The latest in California’s North Coast wine oligarchy's long series of legislative coups de grace occurred on December 14. In a 5-0 vote, the Sonoma County Board of Supervisors rubber-stamped new regulations on frost protection in the Russian River water basin, now in its death throes after having been continuously ravaged by several generations of extractive enterprise.
In recent decades, the once-simple act of protecting new bud growth on grape vines from frigid temperatures has become tantamount to a war on rivers. The predominantly corporate alcohol farmers who wield executive authority over the North Coast's land and politics almost universally combat frost damage via systems of overhead sprinklers that sprawl out across each row of grapes, dowsing them with a continuous coat of water on spring nights where local temperatures drop into the 20s.

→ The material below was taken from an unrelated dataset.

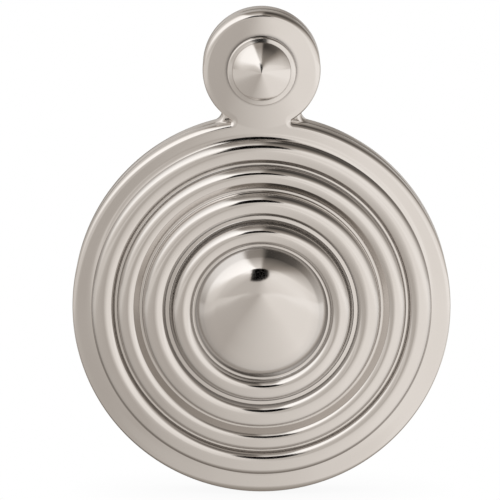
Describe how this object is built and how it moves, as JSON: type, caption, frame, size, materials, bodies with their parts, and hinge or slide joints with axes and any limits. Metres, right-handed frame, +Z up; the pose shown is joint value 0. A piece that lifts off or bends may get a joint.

Due to the sheer volume of water this advanced industrial system of frost management requires, the growers opt not to draw their water from wells – which would be harmful enough to the level of the water table – but instead pump straight from streams, creek, and rivers. According to an estimate by David Koball of Fetzer Vineyards of Mendocino County, a subsidiary of the multi-billion dollar multi-national alcohol conglomerate Brown-Forman, a 20-acre vineyard requires 1,000 gallons per minute for frost protection. There are more than 3,000 of these 20-acre swaths of wine-grapes in the Russian River basin alone (60,000 acres). In other words, roughly three million gallons of water per minute is drawn from this single river basin. The water is drawn for hours at a time, on as many as thirty separate occasions per year.
The frost protection period usually spans more than two months, from the time grapes come out of hibernation on around March 15, until the last frost date of late-spring: exactly when young fish, or "fry", emerge from their eggs. At this stage in their life cycle, the fish are especially susceptible to stranding, so they take refuge in cobble substrates. In the Russian River Basin, local residents have long observed dead fry stranded in the days immediately following so-called “frost events,” as well as the older fish, known as “smolts.”
Sonoma County's new ordinance is designed to keep the power to regulate local water use squarely in the hands of those who are most responsible for the Russian River's current plight: vineyard operators. A new non-profit organization called the Russian River Water Conservation Council, wholly composed of area grape growers, would oversee the frost protection program.
Sebastopol organic farmer Shepherd Bliss, a psychology professor at Sonoma State University and long-time critic of industrial viticulture's local economic dominance, has rightly equated this state of affairs with a fox regulating chicken production in a henhouse.
In an ostensible effort to monitor the amount of water siphoning occurring for frost protection, as many as 100 stream flow gauges will be placed in the Russian River and its feeder streams. Few if any of these gauges, however, would provide live data – that is, data that would actually prove useful in limiting damage to the river. Instead, the information would be available after the fact, in the summer or beyond.
These would-be restrictions on the wine industry's ability to deplete local watersheds with their accustomed impunity were largely written by members of the regional wine aristocracy itself, in secretive consultations with their associates in the Sonoma County bureaucracy. The text of the regulations had been in the works for months. Yet, County officials refused to divulge any of the substance of their plans until October, after local environmentalists filed a California Public Records Act.